PROBLEM DETAILS => Keep to the lines between the one holding "before = set(bpy.data.objects)" and the one holding "bpy.context.view_layer.update()", inclusive, and write them out exactly.

GIVEN INFORMATION =>
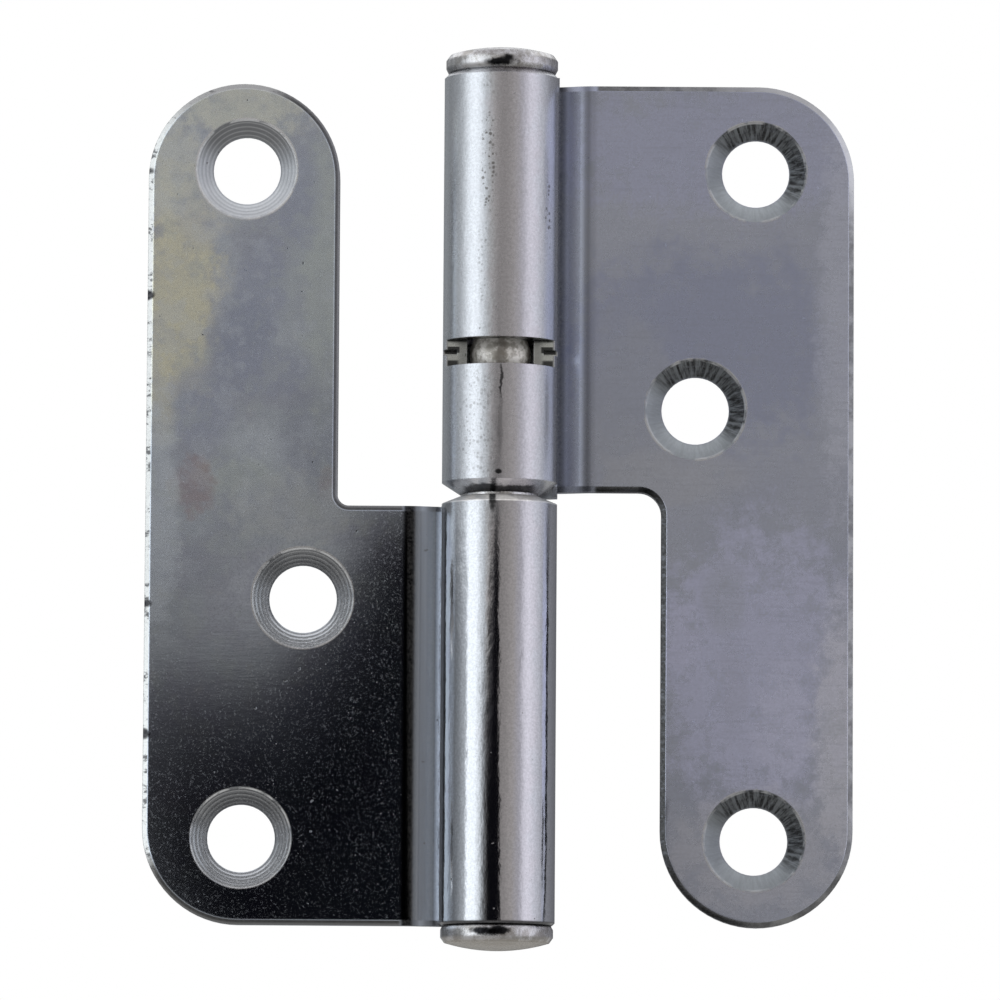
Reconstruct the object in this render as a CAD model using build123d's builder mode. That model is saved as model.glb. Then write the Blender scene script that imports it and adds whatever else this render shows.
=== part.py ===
from build123d import *
from math import asin, cos, degrees, radians, sin, tan
import os

os.makedirs("parts", exist_ok=True)

# Lift-off hinge, opened flat. Millimetres, pin axis along Z, leaf faces toward -Y.
# The frame leaf is on the -X side and the door leaf on the +X side.

# Leaf blank, the same outline for both leaves, turned end for end
leaf_height = 110.0
leaf_reach = 46.1  # from the pin axis to the outer edge
arm_width = 25.0  # full-round end, to suit a recess routed with a 25 mm cutter
corner_r = arm_width / 2
sheet_t = 2.5
edge_ease = 0.7  # front edge drawn over by the punch, measured on the face
edge_drop = 0.35  # and down the side

# Roll and crank of the sheet
bore_r = 5.0
roll_r = bore_r + sheet_t
roll_mid_r = bore_r + sheet_t / 2
crank_angle = 18.0
crank_x = 11.3  # where the leaf bends away from the barrel
crank_r = 4.0
seam_gap = 0.25  # between the free end of the roll and the leaf it closes on

# Knuckles and shoulders, measured up from the bottom edge of the leaves
shoulder_drop = 0.35  # of the frame leaf, below the middle
knuckle_stand = 1.0  # of the lower knuckle, above its shoulder
knuckle_gap = 0.3
shoulder_rise = 0.7  # of the door leaf, above its knuckle's end
knuckle_overhang = 1.2  # of the upper knuckle, above the leaves
frame_shoulder = leaf_height / 2 - shoulder_drop
frame_knuckle_top = frame_shoulder + knuckle_stand
door_knuckle_bottom = frame_knuckle_top + knuckle_gap
door_shoulder = door_knuckle_bottom + shoulder_rise
door_knuckle_top = leaf_height + knuckle_overhang
frame_inner_r = 1.5
door_inner_r = 3.0
face_chamfer = 2.3  # radial, on the two ends that face each other
shoulder_cut = 2.0  # how far that cut runs out into the frame leaf
frame_face_drop = 0.95
door_face_drop = 1.5
bottom_break = 0.3
top_break = 0.75

# Countersunk screw holes, measured from the axis and from the ends of the leaf
arm_centre_x = leaf_reach - corner_r
end_hole_offset = 0.3  # toward the axis from the middle of the arm
end_hole_x = arm_centre_x - end_hole_offset
end_hole_inset = 11.25
mid_hole_x = 25.5
mid_hole_drop = 12.5  # from the middle of the leaf, away from its round end
mid_hole_inset = leaf_height / 2 - mid_hole_drop
hole_r = 4.4
sink_r = 6.6
sink_angle = 90

# Window milled across the front of the upper knuckle, with a slit at each end
window_rise = 16.45  # above the end of the knuckle
window_bottom = door_knuckle_bottom + window_rise
window_height = 3.5
window_floor = 2.5  # how far in front of the axis the cut stops
slit_lift = 1.9  # above the window's sill
slit_rise = window_bottom + slit_lift
slit_depth = 1.45
slit_height = 0.7
slit_run = 1.6

# Thrust ball, which carries the plug on the pin
ball_r = 4.0
ball_lift = 1.75  # of its centre, above the window's sill
ball_rise = window_bottom + ball_lift
seat_angle = 120  # drilled, in the ends of the pin and the plug
seat_rim_r = 3.2
seat_play = 0.01
seat_depth = seat_rim_r / tan(radians(seat_angle / 2))
seat_apex = (ball_r + seat_play) / sin(radians(seat_angle / 2))  # from the ball's centre

# Pin and plug, each with a button head
running_gap = 0.05
pin_run_r = bore_r - running_gap
pin_run_start = 2.4  # below the top of the lower knuckle
pin_run_rise = frame_knuckle_top - pin_run_start
nose_chamfer = 1.0
plug_lead = 0.6
head_inset = 0.2  # the button lies this far inside the barrel
head_r = roll_r - head_inset
head_side = 2.3
head_dome = 1.0
rim_break = 0.5  # rounded over toward the dome
rim_break_height = 0.7
seat_break = 0.3  # and drawn in toward the barrel
seat_break_height = 0.6
rim_r = head_r - rim_break
dome_r = (rim_r**2 + head_dome**2) / (2 * head_dome)

# The shared frame has its origin on the axis, half way between the two buttons
base_z = -door_knuckle_top / 2

# Where the leaf lies: the cranked strip is tangent to the roll at the back
crank = radians(crank_angle)
tangent_x = roll_mid_r * sin(crank)
tangent_y = roll_mid_r * cos(crank)
leaf_y = tangent_y - (crank_x - tangent_x) * tan(crank)
front_y = leaf_y - sheet_t / 2
crank_setback = crank_r * tan(crank / 2)
root_x = roll_r + 0.05
strip_x = crank_x - crank_setback * cos(crank)
strip_y = leaf_y + crank_setback * sin(crank)

# How far the sheet wraps round the pin before its free end meets the leaf
free_end_angle = degrees(asin((bore_r - seam_gap) / roll_r)) - crank_angle
roll_arc = 360 + free_end_angle - (90 - crank_angle)


def bent_strip(side, bottom, height):
    """Sheet bent as seen from above: leaf on the given side, rolled round the axis."""
    with BuildPart() as strip:
        with BuildSketch(Plane.XY.offset(bottom)):
            with BuildLine():
                Line((side * (leaf_reach + 1), leaf_y), (side * (crank_x + crank_setback), leaf_y))
                JernArc(
                    (side * (crank_x + crank_setback), leaf_y),
                    (-side, 0),
                    crank_r,
                    -side * crank_angle,
                )
                Line((side * strip_x, strip_y), (side * tangent_x, tangent_y))
                JernArc(
                    (side * tangent_x, tangent_y),
                    (-side * cos(crank), sin(crank)),
                    roll_mid_r,
                    side * roll_arc,
                )
            trace(line_width=sheet_t)
        extrude(amount=height)
    return strip.part


def leaf_outline(face, knuckle_start, knuckle_end, shoulder, inner_r):
    """Outline seen from the front, x away from the axis, y toward the full-round end."""
    with BuildSketch(face) as outline:
        Polygon(
            (root_x, 0),
            (leaf_reach, 0),
            (leaf_reach, leaf_height - corner_r),
            (leaf_reach - arm_width, leaf_height - corner_r),
            (leaf_reach - arm_width, shoulder),
            (root_x, shoulder),
            align=None,
        )
        corners = outline.vertices()
        fillet(corners.sort_by_distance((leaf_reach, 0))[0], corner_r)
        corners = outline.vertices()
        fillet(corners.sort_by_distance((leaf_reach - arm_width, shoulder))[0], inner_r)
        with Locations((arm_centre_x, leaf_height - corner_r)):
            Circle(corner_r)
        with Locations((root_x, knuckle_start)):
            Rectangle(2 * roll_r + 1, knuckle_end - knuckle_start, align=(Align.MAX, Align.MIN))
    return outline.sketch


def turned_edge(face_z, into, width, drop, reach):
    """Section that a turning tool takes off the outer edge of a knuckle's end."""
    with BuildSketch(Plane.XZ) as section:
        Polygon(
            (roll_r - width, face_z),
            (roll_r, face_z + into * drop),
            (reach, face_z + into * drop),
            (reach, face_z - into),
            (roll_r - width, face_z - into),
            align=None,
        )
    return section.sketch


# The two blanks seen from the front, one with its round end up, the other with it down
view_y = -roll_r - 1
view_depth = -2 * view_y
frame_view = Plane(origin=(0, view_y, base_z), x_dir=(-1, 0, 0), z_dir=(0, 1, 0))
door_view = Plane(origin=(0, view_y, base_z + leaf_height), x_dir=(1, 0, 0), z_dir=(0, 1, 0))
sink_face = Plane.XZ.offset(-front_y)
window_edge_x = (roll_r**2 - window_floor**2) ** 0.5

# Levels of the turned pieces
frame_knuckle_z = base_z + frame_knuckle_top
door_knuckle_z = base_z + door_knuckle_bottom
plug_seat_z = base_z + door_knuckle_top
ball_z = base_z + ball_rise
pin_end_z = ball_z - seat_apex + seat_depth
plug_end_z = ball_z + seat_apex - seat_depth

# Frame leaf: flat leaf and lower knuckle in one piece of sheet
with BuildPart() as frame_leaf:
    add(bent_strip(-1, base_z, leaf_height))
    frame_blank = leaf_outline(frame_view, 0, frame_knuckle_top, frame_shoulder, frame_inner_r)
    extrude(frame_blank, amount=view_depth, dir=(0, 1, 0), mode=Mode.INTERSECT)
    frame_front = frame_leaf.faces().filter_by_position(Axis.Y, front_y - 0.01, front_y + 0.01)[0]
    frame_edges = frame_front.edges().filter_by(lambda edge: edge.center().X < -crank_x - 1)
    chamfer(frame_edges, edge_ease, edge_drop, reference=frame_front)
    with Locations(sink_face):
        with Locations(
            (-end_hole_x, base_z + end_hole_inset),
            (-end_hole_x, base_z + leaf_height - end_hole_inset),
            (-mid_hole_x, base_z + mid_hole_inset),
        ):
            CounterSinkHole(hole_r, sink_r, 2 * sheet_t, sink_angle)
    top_edge = turned_edge(frame_knuckle_z, -1, face_chamfer, frame_face_drop, roll_r + shoulder_cut)
    revolve(top_edge, axis=Axis.Z, mode=Mode.SUBTRACT)
    bottom_edge = turned_edge(base_z, 1, bottom_break, bottom_break, roll_r + 0.02)
    revolve(bottom_edge, axis=Axis.Z, mode=Mode.SUBTRACT)
frame_leaf.part.label = "frame_leaf"

# Door leaf: the same blank turned end for end, with the upper knuckle and its window
with BuildPart() as door_leaf:
    add(bent_strip(1, base_z, door_knuckle_top))
    door_blank = leaf_outline(
        door_view,
        leaf_height - door_knuckle_top,
        leaf_height - door_knuckle_bottom,
        leaf_height - door_shoulder,
        door_inner_r,
    )
    extrude(door_blank, amount=view_depth, dir=(0, 1, 0), mode=Mode.INTERSECT)
    door_front = door_leaf.faces().filter_by_position(Axis.Y, front_y - 0.01, front_y + 0.01)[0]
    door_edges = door_front.edges().filter_by(lambda edge: edge.center().X > crank_x + 1)
    chamfer(door_edges, edge_ease, edge_drop, reference=door_front)
    with Locations(sink_face):
        with Locations(
            (end_hole_x, base_z + end_hole_inset),
            (end_hole_x, base_z + leaf_height - end_hole_inset),
            (mid_hole_x, base_z + leaf_height - mid_hole_inset),
        ):
            CounterSinkHole(hole_r, sink_r, 2 * sheet_t, sink_angle)
    lower_edge = turned_edge(door_knuckle_z, 1, face_chamfer, door_face_drop, roll_r + 0.02)
    revolve(lower_edge, axis=Axis.Z, mode=Mode.SUBTRACT)
    upper_edge = turned_edge(plug_seat_z, -1, top_break, top_break, roll_r + 0.02)
    revolve(upper_edge, axis=Axis.Z, mode=Mode.SUBTRACT)
    with Locations((0, -window_floor, base_z + window_bottom)):
        Box(
            2 * roll_r + 2,
            roll_r,
            window_height,
            align=(Align.CENTER, Align.MAX, Align.MIN),
            mode=Mode.SUBTRACT,
        )
    with Locations((-window_edge_x + slit_depth, -window_floor, base_z + slit_rise)):
        Box(
            roll_r,
            slit_run,
            slit_height,
            align=(Align.MAX, Align.MIN, Align.CENTER),
            mode=Mode.SUBTRACT,
        )
    with Locations((window_edge_x - slit_depth, -window_floor, base_z + slit_rise)):
        Box(
            roll_r,
            slit_run,
            slit_height,
            align=(Align.MIN, Align.MIN, Align.CENTER),
            mode=Mode.SUBTRACT,
        )
door_leaf.part.label = "door_leaf"

# Hinge pin: button head, pressed shank, thinner running shank and a seat for the ball
with BuildPart() as hinge_pin:
    with BuildSketch(Plane.XZ):
        with BuildLine():
            Line((0, ball_z - seat_apex), (0, base_z - head_side - head_dome))
            RadiusArc(
                (0, base_z - head_side - head_dome),
                (rim_r, base_z - head_side),
                -dome_r,
            )
            Polyline(
                (rim_r, base_z - head_side),
                (head_r, base_z - head_side + rim_break_height),
                (head_r, base_z - seat_break_height),
                (head_r - seat_break, base_z),
                (bore_r, base_z),
                (bore_r, base_z + pin_run_rise - running_gap),
                (pin_run_r, base_z + pin_run_rise),
                (pin_run_r, pin_end_z - nose_chamfer),
                (pin_run_r - nose_chamfer, pin_end_z),
                (seat_rim_r, pin_end_z),
                (0, ball_z - seat_apex),
            )
        make_face()
    revolve(axis=Axis.Z)
hinge_pin.part.label = "hinge_pin"

# Thrust ball: a loose bearing ball that stays in the pin's seat
with BuildPart() as thrust_ball:
    with Locations((0, 0, ball_z)):
        Sphere(ball_r)
thrust_ball.part.label = "thrust_ball"

# Top plug: the same button head on a shank pressed into the upper knuckle
with BuildPart() as top_plug:
    with BuildSketch(Plane.XZ):
        with BuildLine():
            Line((0, ball_z + seat_apex), (0, plug_seat_z + head_side + head_dome))
            RadiusArc(
                (0, plug_seat_z + head_side + head_dome),
                (rim_r, plug_seat_z + head_side),
                dome_r,
            )
            Polyline(
                (rim_r, plug_seat_z + head_side),
                (head_r, plug_seat_z + head_side - rim_break_height),
                (head_r, plug_seat_z + seat_break_height),
                (head_r - seat_break, plug_seat_z),
                (bore_r, plug_seat_z),
                (bore_r, plug_end_z + plug_lead),
                (bore_r - plug_lead, plug_end_z),
                (seat_rim_r, plug_end_z),
                (0, ball_z + seat_apex),
            )
        make_face()
    revolve(axis=Axis.Z)
top_plug.part.label = "top_plug"

export_step(frame_leaf.part, "parts/frame_leaf.step")
export_step(door_leaf.part, "parts/door_leaf.step")
export_step(hinge_pin.part, "parts/hinge_pin.step")
export_step(thrust_ball.part, "parts/thrust_ball.step")
export_step(top_plug.part, "parts/top_plug.step")
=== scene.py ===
from math import cos, pi, radians, sin

import bmesh
import bpy
from mathutils import Matrix, Vector


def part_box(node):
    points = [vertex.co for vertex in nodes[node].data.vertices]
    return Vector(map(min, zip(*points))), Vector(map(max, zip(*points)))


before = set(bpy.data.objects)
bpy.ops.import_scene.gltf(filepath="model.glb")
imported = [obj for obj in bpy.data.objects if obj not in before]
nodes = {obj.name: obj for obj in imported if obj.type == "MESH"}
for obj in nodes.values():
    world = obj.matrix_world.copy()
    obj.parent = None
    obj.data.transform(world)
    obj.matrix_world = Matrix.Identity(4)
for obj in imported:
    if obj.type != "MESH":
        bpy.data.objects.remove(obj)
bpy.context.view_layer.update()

# Frame leaf: 2.5 mm steel sheet, blanked, cranked and rolled into the lower knuckle, then
# bright zinc plated. The film is stained olive and violet on the long arm, and the face
# is nearly a mirror beside the knuckle. The outer edge is nicked and rubbed bright.
# Sizes are in millimetres.
frame_low, frame_high = (corner * 1000 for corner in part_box("frame_leaf"))
leaf_reach = -frame_low.x
leaf_half = (frame_high.z - frame_low.z) / 2
leaf_mid_z = (frame_high.z + frame_low.z) / 2
barrel_r = frame_high.x
sheet_t = 2.5
leaf_front = 1.65
leaf_back = leaf_front + sheet_t
flat_x = 12.8  # the leaves are flat from here to their outer edges
arm_r = 12.5
arm_centre_x = leaf_reach - arm_r
sink_r = 6.6
end_hole_x = arm_centre_x - 0.3
end_hole_up = leaf_half - 11.25
mid_hole_x = 25.5
mid_hole_drop = 12.5  # from the middle of the leaf
frame_knuckle_top = leaf_mid_z + 0.65
frame_knuckle_low = frame_low.z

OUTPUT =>
before = set(bpy.data.objects)
bpy.ops.import_scene.gltf(filepath="model.glb")
imported = [obj for obj in bpy.data.objects if obj not in before]
nodes = {obj.name: obj for obj in imported if obj.type == "MESH"}
for obj in nodes.values():
    world = obj.matrix_world.copy()
    obj.parent = None
    obj.data.transform(world)
    obj.matrix_world = Matrix.Identity(4)
for obj in imported:
    if obj.type != "MESH":
        bpy.data.objects.remove(obj)
bpy.context.view_layer.update()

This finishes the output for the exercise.